* **TASK**:
The exercise asks you to copy every line below in which "joints" appears.

(Items from a dataset)
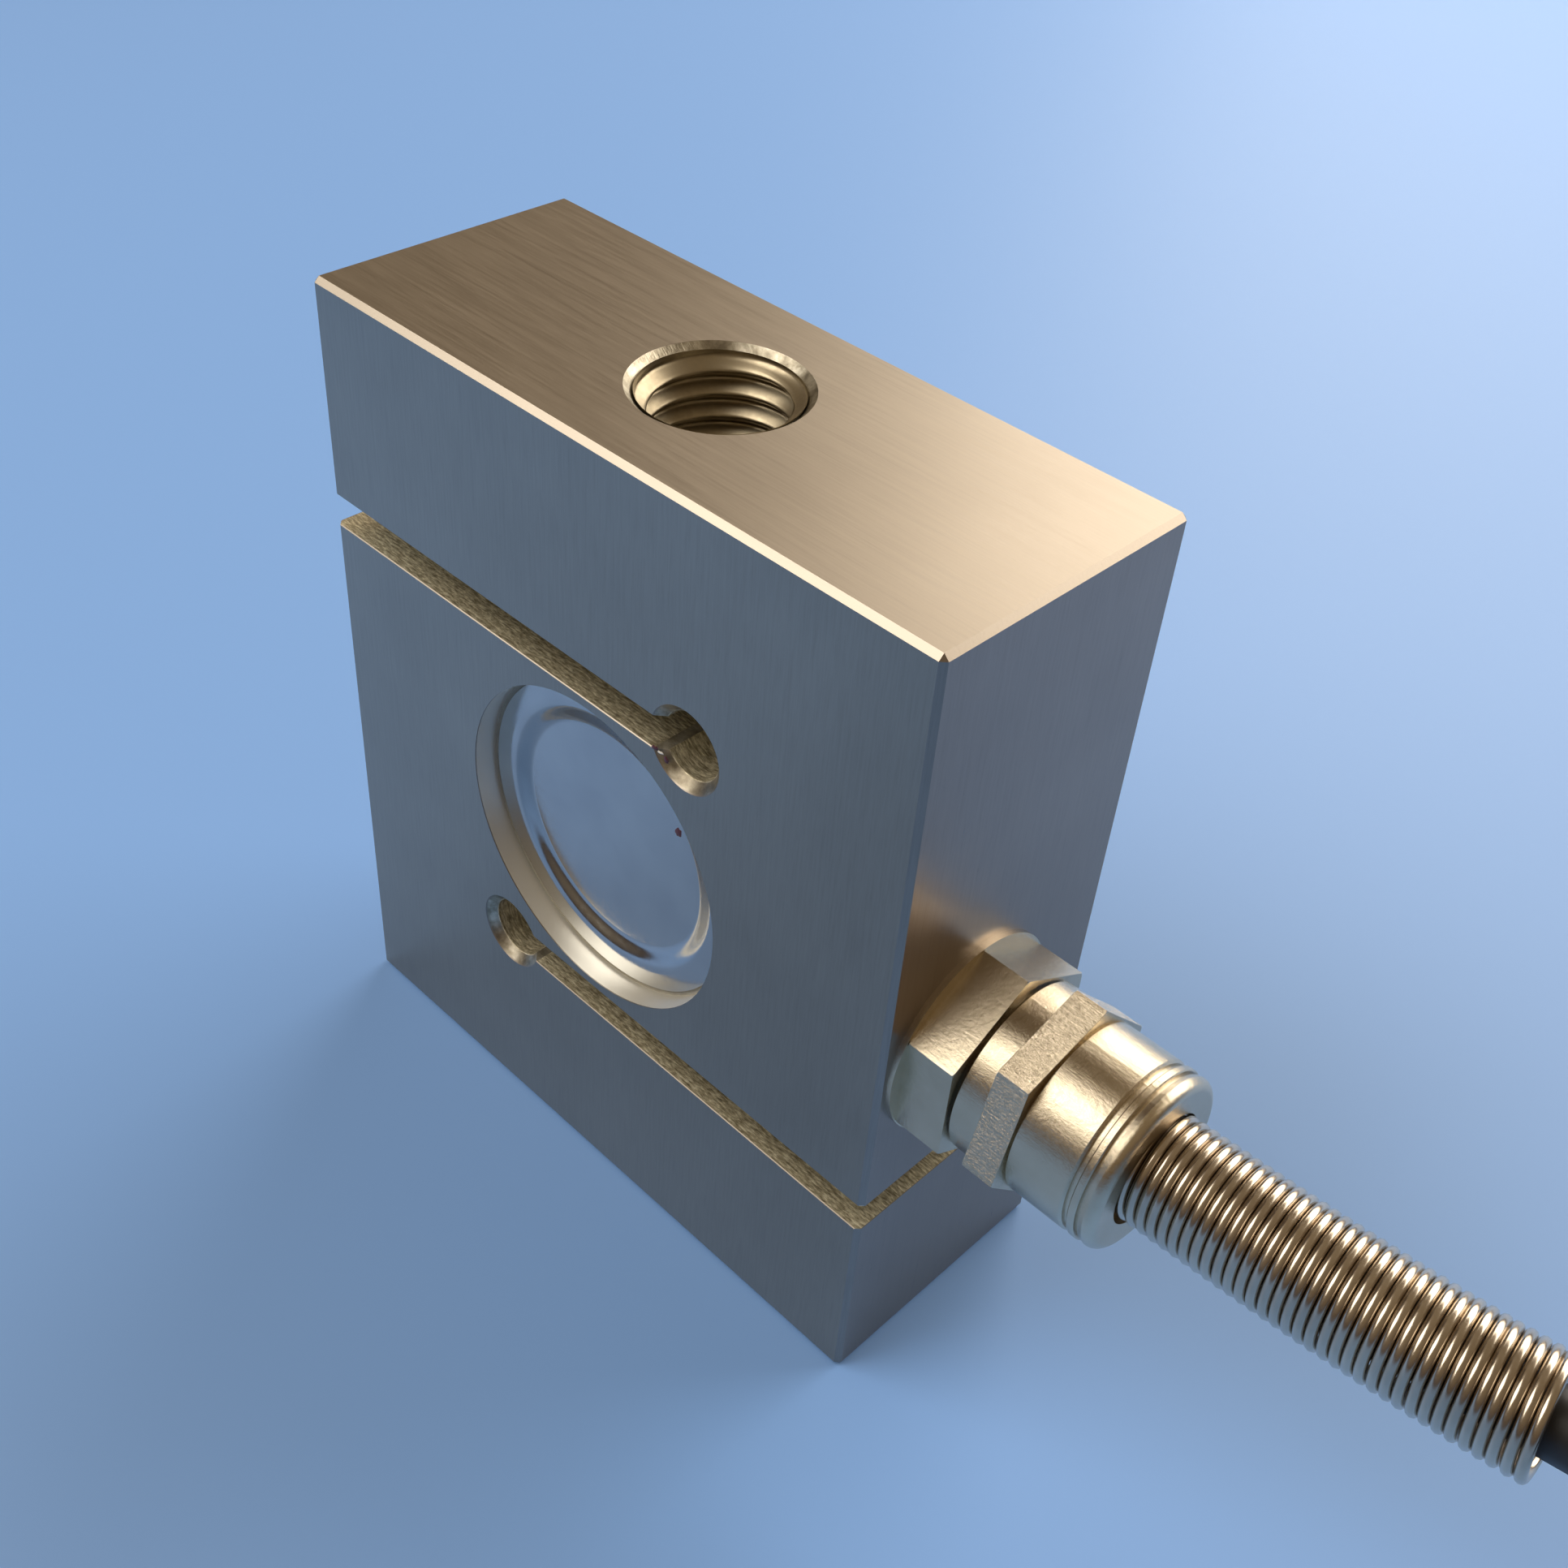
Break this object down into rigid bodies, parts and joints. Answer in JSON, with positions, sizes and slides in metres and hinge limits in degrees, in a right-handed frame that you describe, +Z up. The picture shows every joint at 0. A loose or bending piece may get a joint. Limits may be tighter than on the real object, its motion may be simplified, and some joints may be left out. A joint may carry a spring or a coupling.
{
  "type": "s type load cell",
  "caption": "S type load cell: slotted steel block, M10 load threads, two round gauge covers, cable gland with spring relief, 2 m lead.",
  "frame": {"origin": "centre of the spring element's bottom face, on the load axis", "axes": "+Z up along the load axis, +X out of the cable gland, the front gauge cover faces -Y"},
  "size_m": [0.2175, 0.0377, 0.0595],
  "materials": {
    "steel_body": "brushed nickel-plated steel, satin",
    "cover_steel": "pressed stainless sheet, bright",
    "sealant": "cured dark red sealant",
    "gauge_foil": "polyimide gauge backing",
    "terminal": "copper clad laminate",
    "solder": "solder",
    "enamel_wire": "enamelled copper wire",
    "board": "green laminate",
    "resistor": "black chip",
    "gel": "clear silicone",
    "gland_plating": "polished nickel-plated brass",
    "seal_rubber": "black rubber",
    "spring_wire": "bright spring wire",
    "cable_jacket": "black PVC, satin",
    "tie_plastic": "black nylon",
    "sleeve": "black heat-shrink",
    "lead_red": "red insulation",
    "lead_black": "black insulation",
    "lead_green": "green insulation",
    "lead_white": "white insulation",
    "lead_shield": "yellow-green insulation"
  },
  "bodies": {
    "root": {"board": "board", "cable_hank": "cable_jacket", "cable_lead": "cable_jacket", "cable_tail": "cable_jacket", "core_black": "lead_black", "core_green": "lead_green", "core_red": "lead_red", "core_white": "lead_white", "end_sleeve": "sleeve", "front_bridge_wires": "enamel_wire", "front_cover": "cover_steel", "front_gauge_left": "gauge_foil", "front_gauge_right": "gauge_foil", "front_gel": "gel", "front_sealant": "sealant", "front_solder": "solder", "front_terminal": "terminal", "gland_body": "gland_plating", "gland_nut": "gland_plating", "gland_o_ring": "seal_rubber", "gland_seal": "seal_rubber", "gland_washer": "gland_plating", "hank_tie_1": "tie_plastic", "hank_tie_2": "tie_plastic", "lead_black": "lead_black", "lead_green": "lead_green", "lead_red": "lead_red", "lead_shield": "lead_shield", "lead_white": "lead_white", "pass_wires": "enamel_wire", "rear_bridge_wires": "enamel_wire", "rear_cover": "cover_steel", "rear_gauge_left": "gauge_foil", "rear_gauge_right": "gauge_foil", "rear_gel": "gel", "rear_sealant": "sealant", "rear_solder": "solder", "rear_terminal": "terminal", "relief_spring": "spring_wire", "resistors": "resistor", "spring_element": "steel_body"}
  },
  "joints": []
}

--

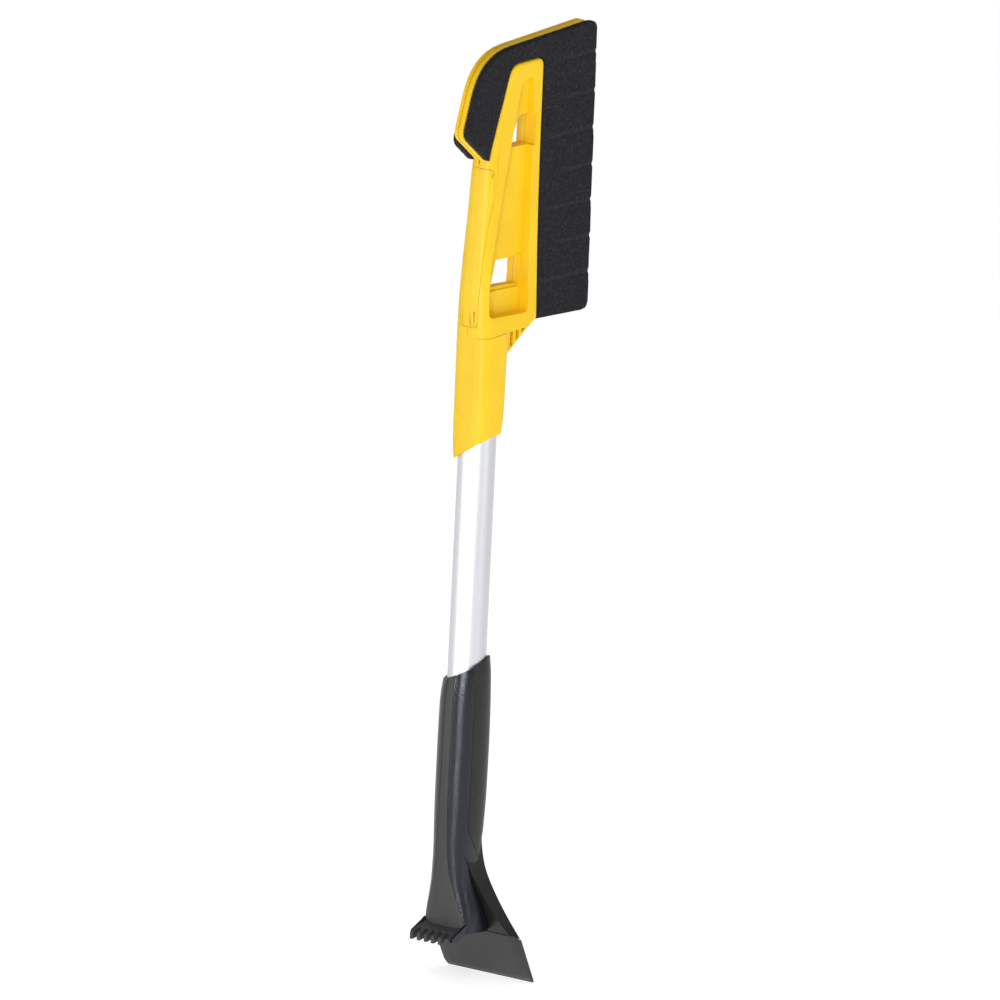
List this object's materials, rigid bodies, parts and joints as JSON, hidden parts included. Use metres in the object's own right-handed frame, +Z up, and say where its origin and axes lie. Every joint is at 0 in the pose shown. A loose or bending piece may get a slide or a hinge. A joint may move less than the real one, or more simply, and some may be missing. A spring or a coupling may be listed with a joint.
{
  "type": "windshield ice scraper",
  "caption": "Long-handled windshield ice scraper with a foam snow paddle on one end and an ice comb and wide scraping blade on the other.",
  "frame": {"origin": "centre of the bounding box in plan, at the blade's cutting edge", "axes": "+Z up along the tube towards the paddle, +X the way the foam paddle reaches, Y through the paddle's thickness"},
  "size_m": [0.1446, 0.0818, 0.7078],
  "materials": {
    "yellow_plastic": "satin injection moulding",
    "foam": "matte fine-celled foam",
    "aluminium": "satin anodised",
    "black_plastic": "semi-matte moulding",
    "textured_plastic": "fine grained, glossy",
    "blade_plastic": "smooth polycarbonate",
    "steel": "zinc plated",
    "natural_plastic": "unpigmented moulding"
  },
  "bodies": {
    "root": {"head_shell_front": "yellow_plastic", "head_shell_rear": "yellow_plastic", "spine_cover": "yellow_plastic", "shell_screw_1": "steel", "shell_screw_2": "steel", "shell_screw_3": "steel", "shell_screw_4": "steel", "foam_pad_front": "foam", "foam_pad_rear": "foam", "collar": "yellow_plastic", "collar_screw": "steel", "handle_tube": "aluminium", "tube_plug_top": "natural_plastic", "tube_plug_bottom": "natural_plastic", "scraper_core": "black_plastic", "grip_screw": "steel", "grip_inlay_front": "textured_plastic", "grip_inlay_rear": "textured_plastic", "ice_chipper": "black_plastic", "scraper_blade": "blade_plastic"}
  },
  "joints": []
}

* **EXPECTED ANSWER**:
Break this object down into rigid bodies, parts and joints. Answer in JSON, with positions, sizes and slides in metres and hinge limits in degrees, in a right-handed frame that you describe, +Z up. The picture shows every joint at 0. A loose or bending piece may get a joint. Limits may be tighter than on the real object, its motion may be simplified, and some joints may be left out. A joint may carry a spring or a coupling.
  "joints": []
List this object's materials, rigid bodies, parts and joints as JSON, hidden parts included. Use metres in the object's own right-handed frame, +Z up, and say where its origin and axes lie. Every joint is at 0 in the pose shown. A loose or bending piece may get a slide or a hinge. A joint may move less than the real one, or more simply, and some may be missing. A spring or a coupling may be listed with a joint.
  "joints": []